Whereas Arthur is the ultimate chessmaster, Steve cannot do anything according to design. He insists on circumventing the rules and this nearly gets him killed on his first assignment. He does manage to murder a 6'7" homosexual man that is from a rival agency, but he has to endure a brawl lasting nearly a hundred body blows first. On their second job together, Steve's carelessness causes their targets to discover their presence and all hell breaks loose with a gunfight reminiscent of the O.K. Corral (had that incident occurred in a hotel suite!)

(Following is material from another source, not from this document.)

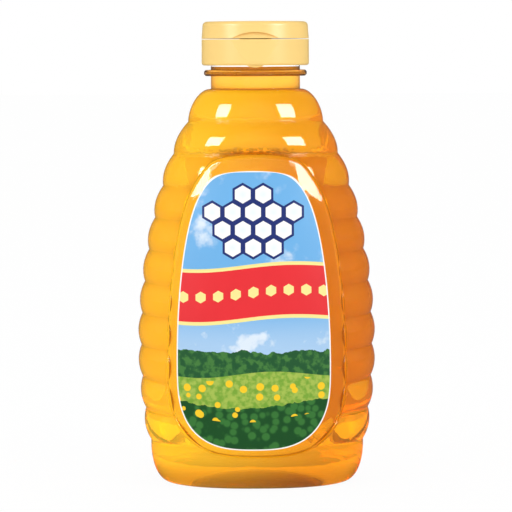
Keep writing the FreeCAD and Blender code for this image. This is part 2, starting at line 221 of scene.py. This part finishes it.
class Finish:
    """The nodes of one material, or of the world."""

    def __init__(self, tree):
        self.tree = tree
        tree.nodes.clear()

    def node(self, kind, settings=None, sockets=None):
        """A node with its settings, which come first, and the values or links of its sockets."""
        node = self.tree.nodes.new(kind)
        for name, value in (settings or {}).items():
            setattr(node, name, value)
        for name, value in (sockets or {}).items():
            if isinstance(value, Value):
                value = value.socket
            if isinstance(value, bpy.types.NodeSocket):
                self.tree.links.new(value, node.inputs[name])
            elif isinstance(node.inputs[name], bpy.types.NodeSocketColor):
                node.inputs[name].default_value = (*value[:3], 1)
            else:
                node.inputs[name].default_value = value
        return node

    def math(self, operation, *values):
        node = self.node("ShaderNodeMath", {"operation": operation}, dict(enumerate(values)))
        return Value(self, node.outputs[0])

    def either(self, first, second):
        return self.math("MAXIMUM", first, second)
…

The first issue I take with The Mechanic is the music is romantic or Mission Impossible at the exact incorrect moments. The second fault I have found is Ben Foster looks too much the part of the drug-abusing criminal/fool. He blends in so well that his character earns no sympathy.  He is quite simply despicable and a heinous woman beater. Moreover, the script for this film is a rip off of Brett Battles' novel The Cleaner, only it is not 1/10th as exciting or as sensical. Jason Statham is a wonderful martial arts movie star but a terrible romantic figure. Sitting in front of a fireplace after killing somebody does not make him reflective or charmante, instead it causes him to appear murderous and slick. Overall, The Mechanic is a pedestrian Transporter in that it portrays Statham as a virtual contract killer and semi-heroic do-gooder but this time it is in all the wrong ways. D-.